The death of Prince Johannes Heinrich of Saxe-Coburg-Gotha-Koháry in April 2010 means that a distant cousin becomes heir to the title. The late prince's uncle, Philipp, and his descendants from his morganatic marriage with Sarah Aurelia Halasz have already been barred from the inheritance. The new holder is Simeon II, hereditary king of Bulgaria.

2010 - 2012

Simeon II

Cousin to Johannes H. Of Bulgaria. Born 16 June 1937.

2012

Simeon nominally cedes his rights (and those of his children) to leadership of the House of Saxe-Coburg-Gotha-Koháry to his sister, Marie Louise. In the same eventful year, Maria Emanuel of Saxony dies in July 2012, Prince Albert assumes the position of head of the royal house before he too dies three months later. Alexander of Saxe-Gessaphe assumes the role for which he was chosen, but is rivalled by Albert's favourite for the succession, Prince Rüdiger.
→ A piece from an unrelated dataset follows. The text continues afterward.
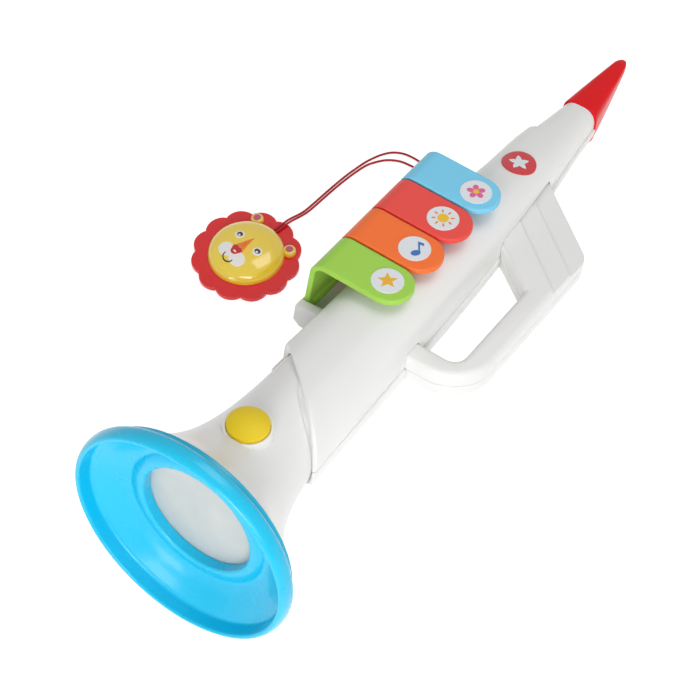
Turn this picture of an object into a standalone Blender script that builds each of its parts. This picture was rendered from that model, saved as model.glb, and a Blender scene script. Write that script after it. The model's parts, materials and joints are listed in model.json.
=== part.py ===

Simeon II of Bulgaria with his new wife in 1962
Bulgaria's new prime minister in 2001 (and soon-to-be head of the House of Saxe-Coburg-Gotha-Koháry) was hereditary king of Bulgaria, Simeon II, here seen on his wedding day on 21 January 1962 to Doña Margarita Gómez-Acebo y Cejuela of Spain

2012 - Present

Marie Louise

Sister of Simeon II. Heir to Saxe-Coburg-Gotha-Koháry.

2015

Prince Rüdiger's claim as head of the Saxon royal family remains unsubstantiated, and is anyway invalid. Even so, Prince Alexander's succession remains disputed. A statement is issued by the three most senior surviving Ernestine branches of the Saxon royal family (the Ernestines having descended from the lesser Saxe-Thuringen side of the family). In that statement all three branches withdraw any remaining support from Alexander. The issue remains unresolved.

Prince Hubertus Michael

Son of Andreas and heir. Born 16 September 1975.